I feel like most of us, especially eventers, have probably seen what went down on Eventing Nation yesterday right? If not, here ya go. Read all the comments too, they’re important. See both sides. It’s only fair.
Eventing Nation broaching the topic of the possibly offensive event name culminated in the property owner feeling personally attacked (he felt as if he was being called racist), terminating the lease with the organizing group, and essentially cancelling the sport of eventing at his facility indefinitely. That termination happened a couple days before EN published their article, explaining what had gone down and why they had approached the topic of changing the event name in the first place. The cancellation of future Plantation Field events is a huge loss for the sport, and a situation where there really are no winners.
I saw a lot of emotional people and knee-jerk reactions after this came to light, which is understandable. I get that. And while I (shockingly, I’m sure) have so much to say about this I could probably write a novel, instead I mostly wanted to shine a light on a few things that other people have had to say. Opinions that are significantly more important and relevant than my own. Thoughts and feelings that we shouldn’t be ignoring, and that shouldn’t get lost in the other thousands of comments. Before we speak, we have to listen.
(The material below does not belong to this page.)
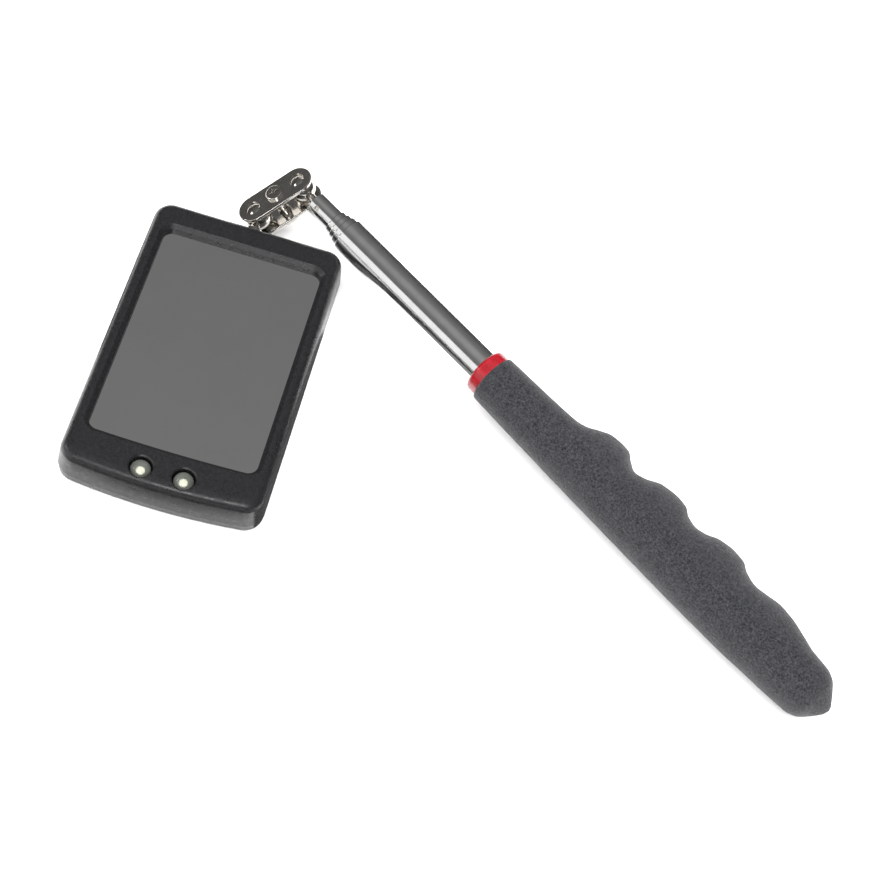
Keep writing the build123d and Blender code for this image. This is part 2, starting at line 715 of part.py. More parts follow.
def make_plate(side, name):
    """side 1 is the front plate under the screw head, -1 the rear plate at the nut."""
    inner = side * PLATE_HALF_GAP
    with BuildPart() as plate:
        with BuildSketch(link_plane.offset(inner)):
            SlotCenterToCenter(LINK_PITCH, 2 * PLATE_HALF_WIDTH)
        extrude(amount=side * PLATE_THICKNESS)
        flats = plate.faces().sort_by(link_axis)
        fillet(flats[0].edges() + flats[-1].edges(), PLATE_EDGE)
        if side < 0:
            with BuildSketch(link_plane.offset(inner)):
                Circle(BURR_RADIUS)
            extrude(amount=BURR_HEIGHT, taper=BURR_TAPER)
        with BuildSketch(link_plane.offset(inner)):
            with Locations((-LINK_PITCH / 2, 0), (LINK_PITCH / 2, 0)):
                Circle(PLATE_HOLE_RADIUS)
        extrude(amount=side * PLATE_THICKNESS, mode=Mode.SUBTRACT)
        with BuildSketch(link_plane.offset(-side * BURR_HEIGHT)):
            Circle(CLAMP_RADIUS + CLAMP_GAP)
        extrude(amount=side * (plate_outer + 2 * BURR_HEIGHT), mode=Mode.SUBTRACT)
    save(plate.part, name)


make_plate(1, "front_plate")
make_plate(-1, "rear_plate")

clamp_end = plate_outer + NUT_HEIGHT + 0.5
with BuildPart() as clamp_screw:
    with BuildSketch(link_plane.offset(plate_outer)):
        Circle(CLAMP_HEAD_RADIUS)
    extrude(amount=CLAMP_HEAD_HEIGHT)
    rim = clamp_screw.edges().filter_by(GeomType.CIRCLE)
    fillet(rim.sort_by(link_axis)[-1], CLAMP_HEAD_ROUND)
    with BuildSketch(link_plane.offset(plate_outer)):
        Circle(CLAMP_RADIUS)
    extrude(amount=-(plate_outer + clamp_end))
    # cross recess
    with BuildSketch(link_plane.offset(plate_outer + CLAMP_HEAD_HEIGHT)):
        Rectangle(CLAMP_CROSS, CLAMP_CROSS_WIDTH)
        Rectangle(CLAMP_CROSS_WIDTH, CLAMP_CROSS)
    extrude(amount=-CLAMP_CROSS_DEPTH, taper=12, mode=Mode.SUBTRACT)
save(clamp_screw.part, "clamp_screw")

with BuildPart() as clamp_nut:
    with BuildSketch(link_plane.offset(-plate_outer)):
        RegularPolygon(NUT_ACROSS_FLATS / 2, 6, major_radius=False)
        Circle(CLAMP_RADIUS + CLAMP_GAP, mode=Mode.SUBTRACT)
    extrude(amount=-NUT_HEIGHT)
save(clamp_nut.part, "clamp_nut")


# ---- rod ----
def stage_radius(stage):
    """Outer radius of a tube, from 0 for the outer tube to 4 for the tip."""
    return OUTER_RADIUS - stage * RADIUS_STEP


def stage_end(stage):
    """Distance of a moving tube's inner end when the rod is closed."""
    return FIRST_END - (stage - 1) * END_STAGGER


def make_tube(stage, name):
    """Stage 0 is the outer tube. The mouth is rolled in over the next tube's wall, and
    the far end of a moving tube is grooved for its friction sleeve."""
    outer = stage_radius(stage)
    inner = outer - TUBE_WALL
    mouth = MOUTHS[stage]
    lip = stage_radius(stage + 1) + LIP_GAP if stage < STAGES - 1 else TIP_LIP_RADIUS
    lip_length = LIP_LENGTH if stage < STAGES - 1 else TIP_SHANK_START - mouth - 0.05
    points = [
        (lip, mouth),
        (outer - 0.2, mouth),
        (outer - 0.06, mouth + 0.06),
        (outer, mouth + 0.25),
    ]
    if stage == 0:
        points += [(outer, OUTER_END), (inner, OUTER_END)]
    else:
        end = stage_end(stage)
        groove_far = end - END_COLLAR
        groove_near = groove_far - GROOVE_LENGTH
        points += [
            (outer, groove_near),
            (outer - GROOVE_DEPTH, groove_near + 0.05),
            (outer - GROOVE_DEPTH, groove_far - 0.05),
            (outer, groove_far),
            (outer, end),
            (inner, end),
            (inner, groove_far + 0.2),
            (inner - GROOVE_DEPTH, groove_far + 0.1),
            (inner - GROOVE_DEPTH, groove_near - 0.1),
            (inner, groove_near - 0.2),
        ]
    points += [(inner, mouth + lip_length), (lip, mouth + lip_length)]
    with BuildPart() as tube:
        with BuildSketch(rod_section):
            with BuildLine():
                Polyline(*points, close=True)
            make_face()
        revolve(axis=rod_axis)
        if stage == STAGES - 1:
            with BuildSketch(pin_plane):
                Circle(PIN_RADIUS)
            extrude(amount=outer + 1, mode=Mode.SUBTRACT)
    save(tube.part, name)


def make_sleeve(stage, name):
    """A split bronze sleeve in the groove of a moving tube, running in the tube outside."""
    outer = stage_radius(stage)
    near = stage_end(stage) - END_COLLAR - GROOVE_LENGTH + (GROOVE_LENGTH - SLEEVE_LENGTH) / 2
    bore = stage_radius(stage - 1) - TUBE_WALL
    with BuildPart() as sleeve:
        with BuildSketch(rod_plane.offset(near)):
            Circle(bore - SLEEVE_GAP)
            Circle(outer - GROOVE_DEPTH + SLEEVE_GAP, mode=Mode.SUBTRACT)
            with Locations((outer, 0)):
                Rectangle(2.0, SLEEVE_SLIT, mode=Mode.SUBTRACT)
        extrude(amount=SLEEVE_LENGTH)
    save(sleeve.part, name)


pin_direction = rod_plane.x_dir * math.cos(math.radians(PIN_ANGLE))
pin_direction += rod_plane.y_dir * math.sin(math.radians(PIN_ANGLE))
pin_plane = Plane(
    origin=rod_ball + rod_plane.z_dir * PIN_DISTANCE,
    x_dir=rod_plane.z_dir,
    z_dir=pin_direction,
)

make_tube(0, "outer_tube")
for stage in range(1, STAGES):
    make_tube(stage, f"tube_{stage + 1}")
    make_sleeve(stage, f"friction_sleeve_{stage + 1}")

tip_radius = stage_radius(STAGES - 1)
shank_radius = tip_radius - TUBE_WALL - SLEEVE_GAP
with BuildPart() as rod_ball_stud:
    with BuildSketch(rod_section):
        with BuildLine():
            neck_start = math.sqrt(BALL_RADIUS**2 - NECK_RADIUS**2)
            ThreePointArc((0, -BALL_RADIUS), (BALL_RADIUS, 0), (NECK_RADIUS, neck_start))
            Polyline(
                (NECK_RADIUS, neck_start),
                (NECK_RADIUS, MOUTHS[-1] - 0.3),
                (TIP_LIP_RADIUS - 0.05, MOUTHS[-1] + 0.05),
                (TIP_LIP_RADIUS - 0.05, TIP_SHANK_START),
                (shank_radius, TIP_SHANK_START),
                (shank_radius, TIP_SHANK_END),
                (0, TIP_SHANK_END),
                (0, -BALL_RADIUS),
            )
        make_face()
    revolve(axis=rod_axis)
    with BuildSketch(pin_plane):
        Circle(PIN_RADIUS)
    extrude(amount=tip_radius + 1, mode=Mode.SUBTRACT)
save(rod_ball_stud.part, "rod_ball_stud")

with BuildPart() as stud_pin:
    with BuildSketch(pin_plane.offset(0.05)):
        Circle(PIN_RADIUS - 0.02)
    extrude(amount=tip_radius - 0.05)
    with BuildSketch(pin_plane.offset(tip_radius)):
        Circle(PIN_RADIUS - 0.2)
    extrude(amount=-0.3, taper=35, mode=Mode.SUBTRACT)
save(stud_pin.part, "stud_pin")

# ---- handle: end plug, collar and grip ----
with BuildPart() as tube_plug:
    with BuildSketch(rod_plane.offset(OUTER_END - PLUG_LENGTH)):
        Circle(OUTER_RADIUS - TUBE_WALL - SLEEVE_GAP)
    extrude(amount=PLUG_LENGTH)
    with BuildSketch(rod_plane.offset(OUTER_END)):
        Circle(OUTER_RADIUS)
    extrude(amount=PLUG_FLANGE)
save(tube_plug.part, "tube_plug")

bore_radius = OUTER_RADIUS + FIT_GAP
with BuildPart() as collar:
    with BuildSketch(rod_plane.offset(COLLAR_START)):
        Circle(COLLAR_RADIUS)
    extrude(amount=GRIP_START - COLLAR_START)
    front = collar.faces().sort_by(rod_axis)[0]
    fillet(front.edges(), COLLAR_ROUND)
    with BuildSketch(rod_plane.offset(GRIP_START)):
        Circle(SPIGOT_RADIUS)
    extrude(amount=SPIGOT_LENGTH)
    with BuildSketch(rod_plane.offset(COLLAR_START)):
        Circle(bore_radius)
    extrude(amount=GRIP_START - COLLAR_START + SPIGOT_LENGTH, mode=Mode.SUBTRACT)
save(collar.part, "collar")

# Grip stations: distance from its front, reach on the finger side, reach on the palm side
# and half height. Four finger lobes with grooves between, then a waist and a blunt point.
GRIP_STATIONS = [
    (0.0, 6.2, 6.75, 6.55),
    (14.0, 6.45, 7.25, 6.85),
    (22.0, 6.8, 7.4, 7.1),
    (25.0, 7.7, 7.5, 7.2),
    (28.0, 10.0, 7.6, 7.3),
    (30.5, 11.6, 7.6, 7.3),
    (33.5, 12.0, 7.7, 7.3),
    (36.0, 11.8, 7.8, 7.4),
    (38.5, 9.9, 7.8, 7.4),
    (41.5, 8.2, 7.9, 7.4),
    (44.0, 9.0, 7.9, 7.4),
    (48.0, 11.6, 8.0, 7.5),
    (52.5, 12.3, 8.1, 7.5),
    (55.5, 11.9, 8.2, 7.5),
    (58.0, 10.1, 8.2, 7.5),
    (61.0, 9.3, 8.3, 7.5),
    (63.5, 9.9, 8.3, 7.5),
    (67.0, 11.9, 8.4, 7.5),
    (71.0, 12.6, 8.4, 7.5),
    (74.5, 12.2, 8.4, 7.5),
    (77.0, 10.5, 8.4, 7.5),
    (81.0, 9.3, 8.4, 7.5),
    (84.0, 9.8, 8.4, 7.5),
    (88.0, 10.6, 8.3, 7.4),
    (92.0, 10.2, 8.1, 7.3),
    (97.0, 8.7, 7.9, 7.3),
    (101.0, 7.4, 7.7, 7.2),
    (106.0, 6.7, 7.3, 7.0),
    (108.5, 5.7, 6.4, 6.1),
    (110.5, 3.7, 4.4, 4.1),
    (112.0, 1.8, 2.5, 2.2),
    (113.0, 0.8, 1.2, 1.0),
]
with BuildPart() as grip:
    for distance, finger, palm, half_height in GRIP_STATIONS:
        with BuildSketch(rod_plane.offset(GRIP_START + distance)):
            with Locations(((finger - palm) / 2, 0)):
                Ellipse((finger + palm) / 2, half_height)
    loft(ruled=True)
    with BuildSketch(rod_plane.offset(GRIP_START)):
        Circle(bore_radius)
    extrude(amount=OUTER_END + PLUG_FLANGE + 0.1 - GRIP_START, mode=Mode.SUBTRACT)
    with BuildSketch(rod_plane.offset(GRIP_START)):
        Circle(SPIGOT_RADIUS + FIT_GAP)
    extrude(amount=SPIGOT_LENGTH + 0.1, mode=Mode.SUBTRACT)
save(grip.part, "grip")
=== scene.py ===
import json
import math

import bmesh
import bpy
from mathutils import Matrix, Vector


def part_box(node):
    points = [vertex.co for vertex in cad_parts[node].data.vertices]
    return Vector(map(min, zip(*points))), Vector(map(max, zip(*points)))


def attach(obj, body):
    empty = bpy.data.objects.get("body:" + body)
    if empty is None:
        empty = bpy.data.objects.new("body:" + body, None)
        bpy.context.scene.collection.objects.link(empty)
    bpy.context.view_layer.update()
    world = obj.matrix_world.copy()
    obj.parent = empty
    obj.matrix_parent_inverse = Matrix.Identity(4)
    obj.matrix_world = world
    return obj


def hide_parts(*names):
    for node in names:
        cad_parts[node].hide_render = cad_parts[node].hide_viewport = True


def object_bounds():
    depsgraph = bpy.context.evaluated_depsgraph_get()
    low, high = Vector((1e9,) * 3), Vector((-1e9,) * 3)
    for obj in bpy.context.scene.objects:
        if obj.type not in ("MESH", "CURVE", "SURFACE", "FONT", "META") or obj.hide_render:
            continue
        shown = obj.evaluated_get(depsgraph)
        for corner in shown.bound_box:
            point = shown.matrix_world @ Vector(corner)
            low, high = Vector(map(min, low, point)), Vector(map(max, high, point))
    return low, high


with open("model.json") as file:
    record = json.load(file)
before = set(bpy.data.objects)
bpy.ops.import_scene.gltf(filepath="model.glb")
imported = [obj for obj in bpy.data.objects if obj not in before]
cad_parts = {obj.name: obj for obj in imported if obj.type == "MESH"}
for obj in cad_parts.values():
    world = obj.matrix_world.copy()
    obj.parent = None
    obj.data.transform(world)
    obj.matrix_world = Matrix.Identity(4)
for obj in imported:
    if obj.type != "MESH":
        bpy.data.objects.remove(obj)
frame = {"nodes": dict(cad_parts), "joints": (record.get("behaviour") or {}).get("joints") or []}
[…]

“But in my experience, when people won’t welcome feedback about the language they use that impacts people of color, I can rest assure they wouldn’t welcome me either.”. Let that sink in for a second.
“The word plantation makes me and many other poc uncomfortable”
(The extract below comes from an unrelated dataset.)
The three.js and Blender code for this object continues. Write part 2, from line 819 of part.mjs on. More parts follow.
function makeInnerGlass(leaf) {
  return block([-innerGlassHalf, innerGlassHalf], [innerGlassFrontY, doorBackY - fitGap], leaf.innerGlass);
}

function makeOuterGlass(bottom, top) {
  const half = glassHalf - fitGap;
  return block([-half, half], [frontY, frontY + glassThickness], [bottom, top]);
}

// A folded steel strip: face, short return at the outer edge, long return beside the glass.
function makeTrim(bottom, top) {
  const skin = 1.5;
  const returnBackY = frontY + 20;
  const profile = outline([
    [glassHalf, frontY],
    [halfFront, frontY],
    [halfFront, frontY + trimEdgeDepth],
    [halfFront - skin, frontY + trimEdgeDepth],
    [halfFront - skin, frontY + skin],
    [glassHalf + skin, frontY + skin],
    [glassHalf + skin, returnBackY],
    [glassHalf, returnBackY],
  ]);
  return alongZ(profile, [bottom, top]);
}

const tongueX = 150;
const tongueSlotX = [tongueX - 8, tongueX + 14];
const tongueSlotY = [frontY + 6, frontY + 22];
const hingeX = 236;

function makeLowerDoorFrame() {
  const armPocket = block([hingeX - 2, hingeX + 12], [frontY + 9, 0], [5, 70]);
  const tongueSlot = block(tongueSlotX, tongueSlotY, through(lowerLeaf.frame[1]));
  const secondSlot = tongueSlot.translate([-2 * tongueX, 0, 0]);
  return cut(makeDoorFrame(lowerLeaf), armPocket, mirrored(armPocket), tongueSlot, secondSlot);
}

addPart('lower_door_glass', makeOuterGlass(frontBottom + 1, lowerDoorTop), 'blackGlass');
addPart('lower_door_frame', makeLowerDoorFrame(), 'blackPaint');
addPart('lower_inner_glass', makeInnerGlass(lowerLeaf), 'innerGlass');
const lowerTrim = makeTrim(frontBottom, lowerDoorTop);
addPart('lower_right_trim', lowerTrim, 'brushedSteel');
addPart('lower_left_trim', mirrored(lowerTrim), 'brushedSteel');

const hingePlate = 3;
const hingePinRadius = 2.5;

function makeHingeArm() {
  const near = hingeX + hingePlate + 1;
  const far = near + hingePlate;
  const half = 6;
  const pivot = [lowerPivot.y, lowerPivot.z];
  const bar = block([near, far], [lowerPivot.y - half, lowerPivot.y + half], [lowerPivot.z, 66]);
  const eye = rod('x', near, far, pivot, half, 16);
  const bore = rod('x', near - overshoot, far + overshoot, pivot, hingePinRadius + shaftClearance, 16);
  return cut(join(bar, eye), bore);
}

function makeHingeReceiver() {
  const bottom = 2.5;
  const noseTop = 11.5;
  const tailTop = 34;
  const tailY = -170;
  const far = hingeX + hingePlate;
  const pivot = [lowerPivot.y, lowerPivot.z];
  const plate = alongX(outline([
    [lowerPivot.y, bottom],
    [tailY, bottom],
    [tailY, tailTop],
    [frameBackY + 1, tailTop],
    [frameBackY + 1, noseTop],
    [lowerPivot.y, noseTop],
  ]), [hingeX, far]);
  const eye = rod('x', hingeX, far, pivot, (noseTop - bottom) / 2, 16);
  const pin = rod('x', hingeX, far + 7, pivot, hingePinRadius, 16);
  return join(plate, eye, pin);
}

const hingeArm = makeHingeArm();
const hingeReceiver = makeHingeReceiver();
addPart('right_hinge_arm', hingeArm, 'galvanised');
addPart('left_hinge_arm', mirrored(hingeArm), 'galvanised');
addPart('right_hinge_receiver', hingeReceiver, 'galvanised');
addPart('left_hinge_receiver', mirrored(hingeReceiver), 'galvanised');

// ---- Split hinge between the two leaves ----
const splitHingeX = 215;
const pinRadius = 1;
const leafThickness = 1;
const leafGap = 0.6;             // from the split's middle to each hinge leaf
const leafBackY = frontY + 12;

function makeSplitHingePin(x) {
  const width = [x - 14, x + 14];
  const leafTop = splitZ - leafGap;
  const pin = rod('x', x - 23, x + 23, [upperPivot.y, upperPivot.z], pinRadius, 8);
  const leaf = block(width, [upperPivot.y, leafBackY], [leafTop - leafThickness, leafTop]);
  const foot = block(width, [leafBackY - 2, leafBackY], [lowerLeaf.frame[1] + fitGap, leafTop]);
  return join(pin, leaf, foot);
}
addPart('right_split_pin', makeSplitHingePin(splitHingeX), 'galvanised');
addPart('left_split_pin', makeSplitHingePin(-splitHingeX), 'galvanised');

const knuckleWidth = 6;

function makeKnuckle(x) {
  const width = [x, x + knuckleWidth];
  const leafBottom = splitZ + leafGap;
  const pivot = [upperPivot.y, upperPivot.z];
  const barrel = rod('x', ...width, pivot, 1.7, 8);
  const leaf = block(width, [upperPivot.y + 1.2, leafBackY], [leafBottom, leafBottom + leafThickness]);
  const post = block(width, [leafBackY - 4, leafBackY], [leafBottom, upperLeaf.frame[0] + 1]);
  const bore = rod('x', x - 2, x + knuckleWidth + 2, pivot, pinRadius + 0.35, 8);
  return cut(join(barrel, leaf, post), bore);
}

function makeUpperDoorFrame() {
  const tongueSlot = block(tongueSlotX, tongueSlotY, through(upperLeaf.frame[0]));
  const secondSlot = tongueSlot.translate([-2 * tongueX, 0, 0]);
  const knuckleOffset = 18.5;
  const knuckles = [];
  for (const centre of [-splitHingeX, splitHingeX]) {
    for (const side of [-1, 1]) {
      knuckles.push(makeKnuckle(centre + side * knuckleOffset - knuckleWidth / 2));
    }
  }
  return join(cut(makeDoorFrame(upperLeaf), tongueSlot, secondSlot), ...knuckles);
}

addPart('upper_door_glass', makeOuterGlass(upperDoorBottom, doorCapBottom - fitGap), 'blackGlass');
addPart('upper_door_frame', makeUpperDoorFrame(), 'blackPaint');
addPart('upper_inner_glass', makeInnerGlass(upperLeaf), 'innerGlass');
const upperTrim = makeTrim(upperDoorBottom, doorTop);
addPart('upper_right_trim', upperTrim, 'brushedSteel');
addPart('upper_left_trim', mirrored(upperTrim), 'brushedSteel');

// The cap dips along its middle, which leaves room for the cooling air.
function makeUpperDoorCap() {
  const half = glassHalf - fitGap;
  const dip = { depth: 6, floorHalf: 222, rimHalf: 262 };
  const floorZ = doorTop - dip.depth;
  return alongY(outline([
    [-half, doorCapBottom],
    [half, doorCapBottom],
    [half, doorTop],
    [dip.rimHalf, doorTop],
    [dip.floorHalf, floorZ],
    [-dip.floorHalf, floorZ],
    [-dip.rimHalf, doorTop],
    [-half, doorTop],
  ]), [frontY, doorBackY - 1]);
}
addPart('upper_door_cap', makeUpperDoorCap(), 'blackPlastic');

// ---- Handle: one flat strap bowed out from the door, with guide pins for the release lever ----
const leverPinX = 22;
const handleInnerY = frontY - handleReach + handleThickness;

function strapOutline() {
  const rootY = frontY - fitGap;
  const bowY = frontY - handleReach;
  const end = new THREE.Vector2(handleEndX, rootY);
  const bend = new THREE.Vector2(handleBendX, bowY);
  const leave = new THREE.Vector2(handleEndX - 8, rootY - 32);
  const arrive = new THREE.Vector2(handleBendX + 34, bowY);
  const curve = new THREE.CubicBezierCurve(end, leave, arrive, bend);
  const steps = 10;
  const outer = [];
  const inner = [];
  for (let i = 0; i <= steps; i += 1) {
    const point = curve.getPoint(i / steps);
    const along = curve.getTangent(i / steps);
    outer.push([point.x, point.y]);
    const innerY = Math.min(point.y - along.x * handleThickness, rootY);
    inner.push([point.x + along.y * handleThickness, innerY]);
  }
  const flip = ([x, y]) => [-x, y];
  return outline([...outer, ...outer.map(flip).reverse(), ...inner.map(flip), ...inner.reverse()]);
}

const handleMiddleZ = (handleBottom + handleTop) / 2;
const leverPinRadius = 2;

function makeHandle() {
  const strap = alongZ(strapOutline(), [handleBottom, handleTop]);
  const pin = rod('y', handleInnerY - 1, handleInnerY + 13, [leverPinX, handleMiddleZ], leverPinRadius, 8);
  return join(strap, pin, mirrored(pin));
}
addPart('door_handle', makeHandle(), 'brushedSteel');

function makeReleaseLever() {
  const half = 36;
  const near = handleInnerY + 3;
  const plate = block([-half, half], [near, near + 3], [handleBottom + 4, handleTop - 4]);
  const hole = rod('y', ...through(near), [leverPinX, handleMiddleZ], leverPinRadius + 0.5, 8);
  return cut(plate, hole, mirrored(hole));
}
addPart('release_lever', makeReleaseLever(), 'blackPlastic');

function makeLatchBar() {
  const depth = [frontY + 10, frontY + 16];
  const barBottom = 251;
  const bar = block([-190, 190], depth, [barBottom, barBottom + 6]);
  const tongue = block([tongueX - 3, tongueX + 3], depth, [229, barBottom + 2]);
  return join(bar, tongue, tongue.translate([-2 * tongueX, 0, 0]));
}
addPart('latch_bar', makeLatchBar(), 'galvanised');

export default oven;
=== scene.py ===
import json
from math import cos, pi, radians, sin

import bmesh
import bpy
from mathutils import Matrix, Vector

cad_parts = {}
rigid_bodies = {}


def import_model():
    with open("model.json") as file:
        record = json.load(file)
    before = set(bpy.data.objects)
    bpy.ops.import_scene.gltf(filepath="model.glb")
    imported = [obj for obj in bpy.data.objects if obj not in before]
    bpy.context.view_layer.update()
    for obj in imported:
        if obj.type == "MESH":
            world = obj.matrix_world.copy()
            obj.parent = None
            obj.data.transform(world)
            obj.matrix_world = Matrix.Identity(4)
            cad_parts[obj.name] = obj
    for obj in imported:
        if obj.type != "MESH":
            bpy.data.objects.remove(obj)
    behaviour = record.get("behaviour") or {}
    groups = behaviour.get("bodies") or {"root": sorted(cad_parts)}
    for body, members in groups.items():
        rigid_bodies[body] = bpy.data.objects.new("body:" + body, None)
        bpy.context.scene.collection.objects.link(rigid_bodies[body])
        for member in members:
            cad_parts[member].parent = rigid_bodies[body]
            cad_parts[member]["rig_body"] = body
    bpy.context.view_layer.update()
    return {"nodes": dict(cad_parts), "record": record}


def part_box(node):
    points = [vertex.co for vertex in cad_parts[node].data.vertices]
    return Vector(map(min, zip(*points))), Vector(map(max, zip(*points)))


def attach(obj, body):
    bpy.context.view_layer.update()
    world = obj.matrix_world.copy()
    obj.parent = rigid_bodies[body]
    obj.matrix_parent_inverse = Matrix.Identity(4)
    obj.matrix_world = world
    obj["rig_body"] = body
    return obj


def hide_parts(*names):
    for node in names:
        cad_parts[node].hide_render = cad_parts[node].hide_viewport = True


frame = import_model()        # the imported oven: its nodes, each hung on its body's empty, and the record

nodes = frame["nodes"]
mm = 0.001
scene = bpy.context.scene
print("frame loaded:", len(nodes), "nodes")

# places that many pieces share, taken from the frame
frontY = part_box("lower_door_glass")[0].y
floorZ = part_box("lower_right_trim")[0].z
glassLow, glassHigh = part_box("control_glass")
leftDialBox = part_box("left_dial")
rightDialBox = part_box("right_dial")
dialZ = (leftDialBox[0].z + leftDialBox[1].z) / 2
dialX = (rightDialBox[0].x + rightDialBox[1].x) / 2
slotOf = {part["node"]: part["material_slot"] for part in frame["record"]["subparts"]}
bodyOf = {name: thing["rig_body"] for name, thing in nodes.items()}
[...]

I also suggest reading this article, if you’d truly like to understand the issue a bit more and why it’s so extremely relevant at this particular moment in history:
I also ask you to consider a few points regarding EN in particular, who is shouldering the entirety of the blame from many:
- EN stated months ago that they were dedicated to the issues of diversity and inclusivity in eventing. They’ve written and published plenty about it. The cause and their stance on it shouldn’t be a surprise.
- As a media outlet, they do have the benefit of the power of the press, theirs to wield as they so choose. There is plenty of precedent for this. They also have the added responsibility of knowing just how much their own words matter, particularly within the current movement.
- It was only a matter of time before Plantation Field and the event organizers were confronted with this question and these pressures, regardless of the source. EN may have been the first, but they won’t be the last. Is anyone who questions it going to get “cancelled”?
- EN can only use their voice to bring awareness to the issue, they cannot control the reaction or the outcome.
It’s also clear that many many people who originally declared themselves “allies” need to understand what allyship really means and that it isn’t just performative. I’m discouraged to see so many be so quick to jump ship when it meant that they too actually had to pay the piper in some way. Allyship doesn’t just stop at words. Losing something for standing up for what you think is right… it sucks. But I have to ask: are we not in this situation now both as a society and as a sport because we’ve spent too long standing idly by, unwilling to rock the boat, unwilling to ask the hard questions, unwilling to address the elephant in the room, and unwilling to stand firm, have courage, and actually risk losing something ourselves? It’s one thing to “say”… there is little risk in that. It’s another thing to “do”, especially when you yourself have a lot on the line.
For those who keep posting the dictionary definition of a plantation, as if that somehow proves it isn’t racist, I have to ask you this: how would you feel if there was an event called Swastika Farm Horse Trials? Before you roll your eyes, hear me out. A swastika is another thing that technically does not have a racist meaning by definition, but the symbolism within a certain group is undeniable. Here’s the dictionary definition of swastika:
Okay, so now imagine that the word “plantation” created the same feelings in you that the word “swastika” does (or at least should, for god’s sake). Seriously. Set your emotion and defensiveness and personal perspective aside and imagine it, just for a second. Imagine that every time you saw the word, or rolled through those gates, you got that visceral reaction of discomfort, sadness, subjugation, and not feeling welcome or wanted. If a group of people is standing in front of us telling us how something makes them feel, it’s not up to us to tell them that they shouldn’t feel that way, or to throw out a dictionary definition. It’s up to us to listen and try to understand.
My hope is that once emotions settle and some perspective is gained, the “powers that be” that are involved in putting on this event can sit down together (along with some of our BIPOC community) and have a meaningful conversation, and reach a suitable resolution for everyone. Whether you agree with it or not, whether you approve of how it was done or not (which no one knows the exact details save for a very few people, so how bout we ease up on the “I don’t have a problem with what they were trying to do but I don’t agree with how it was done” thing), EN has done a bold, brave thing, one that has gained them few friends and many enemies. They’ve done exactly what they promised to do, even though it was certainly the hard thing and not the easy one. But I know one thing for sure: if we really want change, if we truly DO want to be inclusive in our sport, we have to stand for something. That means stand for it in the storm, too, not just in fair weather. And yes, when you take the risk to truly, relentlessly, unwaveringly stand for something, you sometimes risk losing something else in the process too.